What Actually Matters to See (The Honest Version)

Must-see:

  • The treasury (if included or you're willing to pay extra). The imperial jewels, the emerald dagger, and various ridiculous treasures are genuinely fascinating. 30 minutes.
  • The views from the second courtyard terraces. The Bosphorus, the old city, the Golden Horn. 15 minutes of just standing there.
  • The main imperial chambers (third courtyard area). Surprisingly modest compared to European palaces. 30 minutes.

Worth seeing if you have time:

  • The harem. Not required, but if you care about women's history and domestic Ottoman life, it's good. 45 minutes.
  • The kitchens. Massive cooking facilities with absurd copper pots. Oddly interesting. 20 minutes.

Skip if rushed:

  • The various smaller rooms in the outer areas
  • The garden spaces that have no buildings (pretty, but not historically significant)
  • Any room with just plaques and no actual objects

The Harem: Is It Worth It?

The harem (also called the seraglio) is where the sultan's concubines, wives, and family lived. It's more intimate and human-scale than the grand palace areas.

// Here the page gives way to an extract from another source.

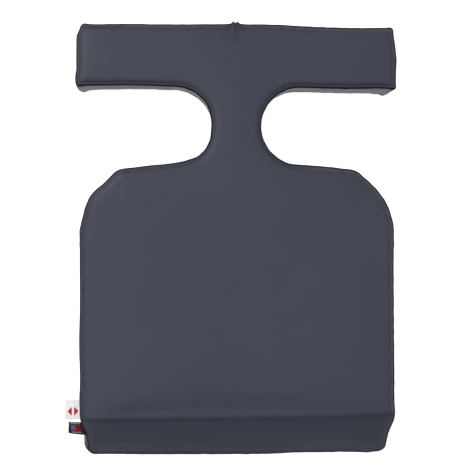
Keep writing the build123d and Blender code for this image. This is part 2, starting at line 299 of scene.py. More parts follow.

Pros: You see how daily life actually worked. The spaces are smaller and more decorated. It's less crowded than the main palace areas.

Cons: Layout is confusing. Many rooms look similar. Without a guide, it's hard to understand what you're actually looking at. And there's... a lot of harem mythology about Ottoman harems that's overblown. It was mostly just the women's living quarters.

Verdict: If you like domestic history and have 45 minutes, do it. If you're already museum'd out, it's skippable.

Timing and Crowds

Best time to arrive: 9am when it opens. You'll get 30-45 minutes of relative quiet before tour groups arrive. By 10:30am, it's packed.

Worst time: 11am-3pm. Absolutely rammed. Tour groups everywhere. You're shuffling through rooms with 50 other people.

Second-best time: After 4pm. Crowds thin significantly. You've got until 5pm (or later in summer). You can actually breathe.

Skip Friday and weekends in summer. Locals visit on weekends. It's insane.

Do You Need a Guide?

The palace is confusing enough that a guide is genuinely helpful if you want to understand what you're looking at. Most people though just wander, see the big stuff, and leave.

If you hire a guide: 50-100 euros for 2-3 hours. Decent guides know stories and can explain the layout. Bad guides just read you plaques you already read.

Walk-in option: A free English-language audio guide/app sometimes exists (check at entry). Uneven quality but better than nothing.

The Treasury Thing

The imperial treasury contains the most precious objects from the Ottoman Empire. The emerald dagger, the Spoon-Maker's diamond, golden candelabras, etc. It's genuinely impressive if you like shiny objects and historical artifacts.

Cost: Usually an extra 10-15 euros. Sometimes included with main entrance, sometimes not. Ask when buying tickets.

Honestly? It's worth it. 30 minutes, genuinely interesting.

What To Bring

  • Water. It's a sprawling complex with not many shade areas. You'll be walking for hours.
  • Comfortable shoes. Lots of uneven terrain and stairs.
  • A hat or sunscreen. Minimal shade.
  • The palace map (given at entrance). You'll definitely need it to avoid walking in circles.

Realistic Time Budget

  • Main palace areas: 90 minutes
  • Harem (if doing it): +45 minutes
  • Treasury: +30 minutes
  • Total: 2-3 hours

Don't try to do Topkapi in 45 minutes. You'll hate the experience. Half-day minimum, full half-day if interested in detail.

The Bosphorus Views

This is honestly the underrated part. The palace overlooks the strait. The views of the Asian side, the Golden Horn, and the sea traffic are beautiful. Spend 20 minutes just looking.

After Topkapi

You're right next to Hagia Sophia (5 min walk) and the Blue Mosque (10 min walk). Easy to string together a morning of old-city sightseeing.

Good cafes are around the palace area. Prices are touristy but not outrageous.

The Bottom Line

Topkapi is worth the time. It's less immediately stunning than Hagia Sophia but more genuinely interesting once you're inside. The scale of the complex, the Bosphorus views, and the sheer amount of Ottoman history make it essential for first-timers.

Just don't rush it. Give it a half-day. Wear good shoes. Bring water.